In the case of “The Baroque Weasel” the title came first years before I really started working on it. It was actually a legend from another book idea I had but I liked it so much it became its own thing entirely.
Also, this title has multiple meanings, the main character is a weasel, but it also relates to something key in the story. For Gabriel, I took the approach of having the character’s name be the title since he’s the protagonist and the heart of the story.
When it comes to the actual writing, I prefer to draft from beginning to end in a linear manner, it’s easier to keep in my head, and I’m less likely to write the same thing twice than if I hopped around (i.e. write the end before the beginning)
In the spirit of inclusion, just as Jami Gold has done, I open all bloggers who follow T.A.A. to share their writing process stories.

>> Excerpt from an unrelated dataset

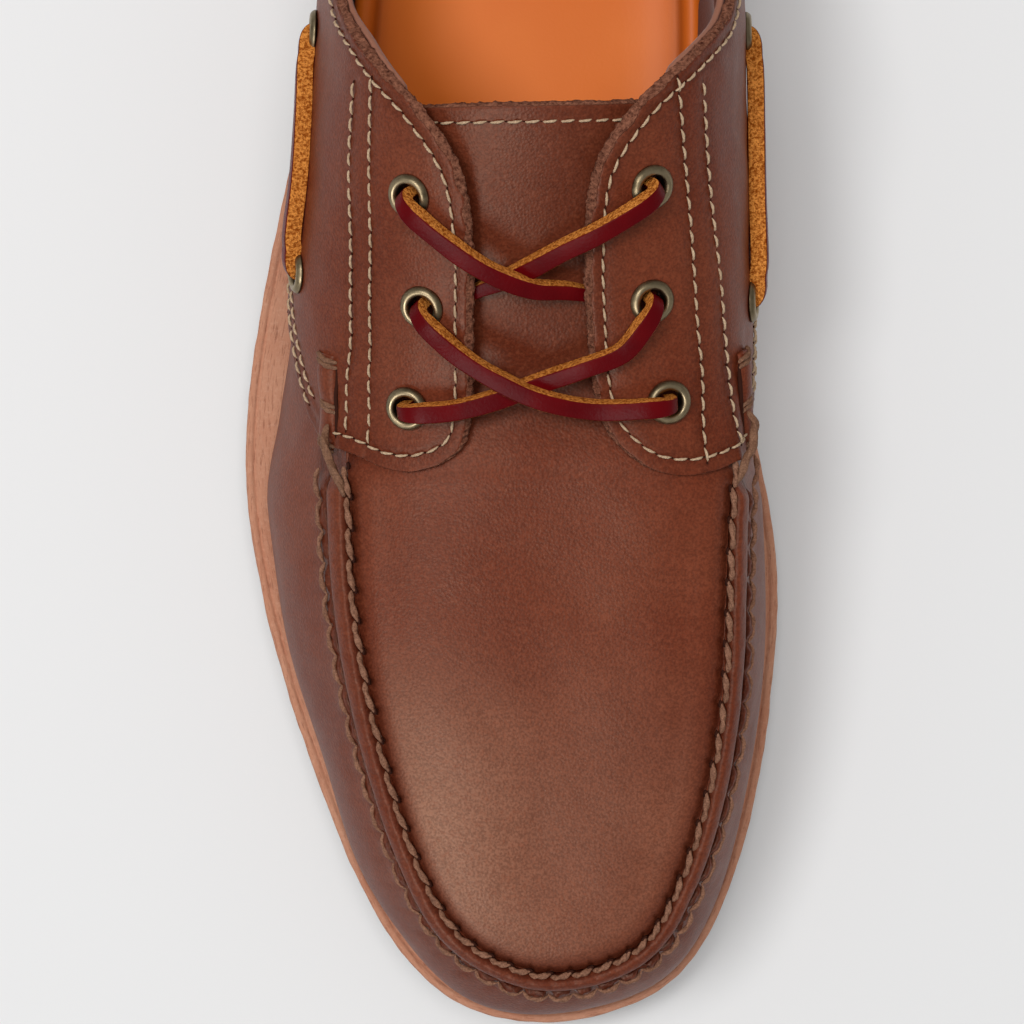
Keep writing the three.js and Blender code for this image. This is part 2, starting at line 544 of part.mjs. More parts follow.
// Where the lace comes up through an eyelet and bends over its rim towards a point.
function rising([u, v, lift], target) {
  const n = outward(u, v);
  const o = add(last(u, v), n, lift);
  const way = sub(target, o);
  const d = unit(add(way, n, -dot(way, n)));
  const back = d.map((x) => -x);
  const both = unit(add(n, d, -1));
  const q = (along, height, ref, size) => ({ p: add(add(o, d, along), n, height), ref, size });
  return [
    q(-0.3, -1.9, back, 0.68), q(-0.3, -0.2, back, 0.68), q(-0.1, 1.3, back, 0.72), q(0.9, 2.65, both, 0.82),
    q(2.6, 3.15, n, 0.95), q(4.6, 3.0, n, 1),
  ];
}
const over = ([u, v, height, size = 1]) => ({ p: skin(u, v, height), ref: outward(u, v), size });
function strand(from, via, to, steps) {
  const middle = via.map(over);
  const start = rising(EYELETS[from], middle[0].p);
  const end = to ? rising(EYELETS[to], middle[middle.length - 1].p).reverse() : [];
  return lace([...start, ...middle, ...end], steps);
}
// Middle of each strand: station, height parameter, distance over the last, size.
const UPPER_A = [
  [6.82, 1.81, 2.0], [6.95, 1.91, 1.0], [20.96, 1.99, -0.6], [20.92, 1.88, -2.9, 0.9],
  [20.89, 1.81, -3.95, 0.74], [20.87, 1.76, -4.0, 0.74],
];
const UPPER_B = [
  [21.35, 1.8, 2.35], [21.22, 1.9, 0.4], [6.95, 1.98, -2.5], [7.03, 1.9, -3.5, 0.9], [7.09, 1.81, -3.95, 0.74],
  [7.13, 1.76, -4.0, 0.74],
];
const LOWER_C = [[20.58, 1.67, 2.2], [20.48, 1.81, 2.1], [20.36, 1.97, 0.2], [7.72, 1.88, 1.7], [7.78, 1.7, 2.7]];
const LOWER_D = [[7.43, 1.75, 2.2], [7.57, 1.87, 2.6], [20.29, 1.97, 3.1], [20.19, 1.76, 2.1]];
const SIDE_OUTER = [[6.6, 0.9, 2.15], [6.2, 0.94, 2.1], [5.75, 0.93, 2.1], [5.4, 0.9, 2.15]];
const SIDE_INNER = [[21.2, 0.88, 2.15], [21.65, 0.91, 2.1], [22.1, 0.9, 2.1], [22.5, 0.88, 2.15]];
const laceUpper = strand('eyelet_outer_top', UPPER_A, null, 18)
  .add(strand('eyelet_inner_top', UPPER_B, null, 18));
const laceLower = strand('eyelet_inner_middle', LOWER_C, 'eyelet_outer_bottom', 22)
  .add(strand('eyelet_outer_middle', LOWER_D, 'eyelet_inner_bottom', 22));
const laceOuter = strand('eyelet_side_outer_front', SIDE_OUTER, 'eyelet_side_outer_rear', 16);
const laceInner = strand('eyelet_side_inner_front', SIDE_INNER, 'eyelet_side_inner_rear', 16);

// ---------------------------------------------------------------- materials and assembly
const skinOf = (color, roughness, metalness = 0) =>
  new THREE.MeshStandardMaterial({ color, roughness, metalness });
const brownLeather = skinOf(0x7a4634, 0.6);
const orangeLeather = skinOf(0xc8631f, 0.6);
const tanLeather = skinOf(0xbe7d5f, 0.8);
const rubber = skinOf(0x6b4a38, 0.85);
const brass = skinOf(0x7f7350, 0.4, 1);
const rawhide = skinOf(0x6b1016, 0.55);

const shoe = new THREE.Group();
shoe.name = 'boat_shoe';
shoe.add(
  mesh('outsole', outsole, rubber),
  mesh('midsole', midsole, tanLeather),
  mesh('footbed', footbed, orangeLeather),
  mesh('upper', upper, brownLeather), mesh('tongue', tongue, brownLeather),
  mesh('quarter_outer', quarter(-1), brownLeather), mesh('quarter_inner', quarter(1), brownLeather),
  mesh('heel_counter', counter, brownLeather),
  ...Object.entries(EYELETS).map(([name, at]) => mesh(name, eyelet(at), brass)),
  mesh('lace_upper_cross', laceUpper, rawhide), mesh('lace_lower_cross', laceLower, rawhide),
  mesh('lace_side_outer', laceOuter, rawhide), mesh('lace_side_inner', laceInner, rawhide),
);
export default shoe;
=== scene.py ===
"""Boat shoe for the right foot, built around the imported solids: moccasin wall gathered to an apron under a
raised seam, laced quarters, side laces, lugged sole. All shapes are worked out in millimetres on the last."""
import math

import bmesh
import bpy
import numpy as np
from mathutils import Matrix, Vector


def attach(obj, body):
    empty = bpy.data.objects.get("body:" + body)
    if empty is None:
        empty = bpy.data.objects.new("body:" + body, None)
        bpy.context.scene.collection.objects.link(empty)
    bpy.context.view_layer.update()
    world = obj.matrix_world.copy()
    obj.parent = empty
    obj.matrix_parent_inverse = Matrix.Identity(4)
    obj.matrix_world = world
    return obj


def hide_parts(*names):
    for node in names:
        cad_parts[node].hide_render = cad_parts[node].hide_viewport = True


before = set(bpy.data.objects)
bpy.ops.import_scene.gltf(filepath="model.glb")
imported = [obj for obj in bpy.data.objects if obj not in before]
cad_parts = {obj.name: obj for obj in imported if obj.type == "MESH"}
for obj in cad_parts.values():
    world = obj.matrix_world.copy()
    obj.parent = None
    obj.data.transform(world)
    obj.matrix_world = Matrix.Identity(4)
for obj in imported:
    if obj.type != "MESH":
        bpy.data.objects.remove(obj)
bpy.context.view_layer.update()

bl_info = {
    "name": "Boat shoe",
    "version": (1, 0, 0),
    "blender": (4, 5, 0),
    "location": "View3D > Sidebar > Boat shoe",
    "description": "Builds a hand-sewn leather boat shoe piece by piece on its last",
    "category": "Add Mesh",
}

MM = 0.001
SIDES = {"outer": 0, "inner": 1}      # outer: little toe's side, at -X; inner: big toe's side, at +X


# ---------------------------------------------------------------------------------------------------- tables
# The last, a row per section from the back of the heel along the outer side to the toe and back along the
# inner side. x, y: edge of the sole. rim: how far the foot of the wall stands in from it. belly: outward
# bulge of the wall. sx, sy, sz: shoulder, which is the apron seam on the vamp. lean, rise: degrees from
# vertical of the wall below and of the top above the shoulder.
LAST = np.array([
    # x      y      rim  belly  sx     sy     sz    lean rise
    [3.0, 148.5, 4.0, 1.0, 3.0, 142.5, 58.0, 4, 4],
    [-17.5, 144.5, 4.0, 1.0, -16.0, 138.5, 57.5, 4, 4],
    [-31.0, 128.0, 4.0, 1.0, -28.5, 124.0, 57.0, 5, 5],
    [-35.0, 103.0, 4.0, 1.0, -32.3, 102.0, 56.0, 6, 7],
    [-36.5, 75.0, 3.5, 1.2, -34.4, 76.0, 55.0, 7, 9],
    [-39.5, 50.0, 3.5, 0.6, -36.6, 50.0, 56.0, 9, 13],
    [-45.3, 22.0, 5.0, 0.0, -37.4, 22.0, 58.0, 15, 17],
    [-51.0, -5.0, 6.2, 0.6, -38.3, -5.0, 56.0, 25, 30],
    [-54.2, -33.0, 5.0, 0.9, -32.2, -33.0, 56.0, 32, 50],
    [-51.8, -58.0, 4.4, 0.9, -30.6, -57.0, 54.3, 32, 62],
    [-45.8, -82.0, 3.6, 0.9, -27.4, -81.0, 51.5, 32, 64],
    [-37.6, -105.5, 2.9, 1.2, -20.8, -106.0, 49.0, 32, 62],
    [-28.3, -126.0, 2.9, 1.2, -11.9, -125.0, 46.8, 32, 60],
    [-13.8, -143.1, 3.1, 1.2, -1.5, -133.0, 45.4, 32, 58],
    [7.4, -148.7, 3.2, 1.2, 9.5, -135.2, 45.0, 32, 58],
    [28.3, -143.2, 3.1, 1.2, 22.9, -130.8, 45.7, 32, 58],
    [40.7, -129.6, 3.0, 1.2, 30.7, -120.6, 47.1, 30, 60],
    [48.7, -107.0, 3.2, 1.2, 36.6, -103.5, 50.0, 27, 63],
    [52.9, -81.1, 3.7, 1.2, 40.4, -80.4, 53.6, 23, 64],
    [53.8, -55.6, 4.1, 1.4, 41.2, -55.2, 57.9, 18, 61],
    [49.4, -30.5, 3.7, 2.1, 42.1, -30.6, 60.4, 19, 43],
    [44.7, -4.8, 3.0, 2.7, 43.6, -4.8, 59.5, 17, 17],
    [42.7, 23.3, 3.0, 3.4, 43.9, 23.3, 58.5, 8, 9],
    [42.8, 52.4, 3.0, 3.2, 43.6, 52.4, 56.6, 6, 6],
    [42.3, 80.7, 3.3, 1.8, 41.0, 80.8, 55.8, 6, 6],
    [40.4, 107.1, 3.9, 1.2, 38.1, 106.1, 56.8, 6, 6],
    [34.8, 129.5, 4.0, 1.0, 32.1, 125.9, 57.4, 5, 5],
    [21.6, 144.4, 4.0, 1.0, 20.0, 138.5, 58.0, 4, 4],
])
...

To participate, write a blog post next week (or when you can!) and-
- Acknowledge the person and the site who invited you into the tour (that’d be me and you’d link back to this post). I’d also appreciate linking to our Twitter feeds (@TAA_Editor/@Taurean_Watkins)
- Label your post as part of the My Writing Process Blog Tour.
- Answer these same four questions about your writing process in the post.
- Nominate and link to up to three people to participate who would then post their answers the week after yours.